A well-functioning relationship between internal audit and internal controls strengthens corporate governance and enhances stakeholder confidence. Investors and regulators often view strong audit and control systems as indicators of responsible management and organizational stability.

Challenges in Internal Audit and Internal Controls

Despite their importance, organizations often face challenges in implementing effective internal audit and control systems. One common challenge is resistance from employees or management. Some individuals may view audits as threats rather than improvement opportunities, leading to lack of cooperation and communication barriers.

Resource limitations also affect the effectiveness of internal audit functions. Smaller organizations may struggle to allocate sufficient budgets, technology, or skilled personnel for comprehensive auditing activities. Inadequate resources can limit the scope and quality of audits, increasing organizational vulnerabilities.

Technological advancements have introduced new challenges as well. Cybersecurity threats, digital fraud, and data breaches require organizations to continuously update their controls and audit procedures. Traditional auditing methods may not be sufficient to address complex technological risks, making it necessary for auditors to develop advanced technical skills.

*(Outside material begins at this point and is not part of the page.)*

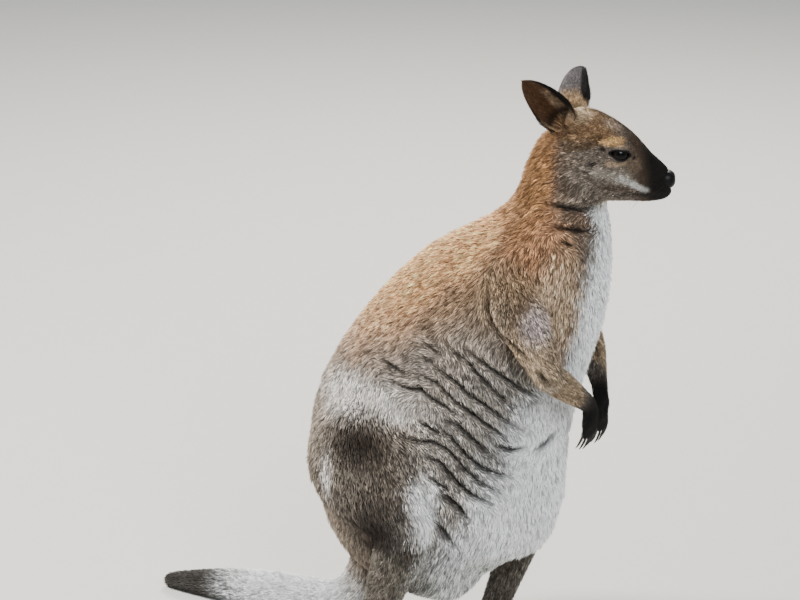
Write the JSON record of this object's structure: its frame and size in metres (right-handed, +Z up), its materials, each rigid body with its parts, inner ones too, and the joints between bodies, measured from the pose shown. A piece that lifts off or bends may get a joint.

Maintaining auditor independence can also be challenging in certain organizational structures. Internal auditors must remain objective and unbiased while working within the company. If management exerts excessive influence over audit activities, the credibility and effectiveness of the audit function may be compromised.

Another challenge is adapting controls to changing business environments. Organizations that expand rapidly or adopt new technologies may experience gaps in their control systems. Continuous monitoring and regular evaluations are necessary to ensure that controls remain effective and relevant.

Conclusion

Internal audit and internal controls are essential components of effective organizational management. They provide the foundation for financial accuracy, operational efficiency, risk management, and legal compliance. In an increasingly competitive and complex business environment, organizations cannot afford to operate without strong control mechanisms and independent audit functions.

Internal controls help businesses prevent fraud, protect assets, ensure accurate reporting, and maintain accountability across operations. Internal audit complements these controls by independently evaluating their effectiveness and identifying areas for improvement. Together, they create a culture of transparency, responsibility, and continuous improvement within organizations.

As technology and business risks continue to evolve, the importance of internal audit and internal controls will only increase. Organizations that invest in strong governance frameworks are better positioned to achieve long-term success, maintain stakeholder trust, and respond effectively to emerging challenges. Effective internal auditing and robust control systems are no longer optional; they are strategic necessities for sustainable growth and organizational resilience.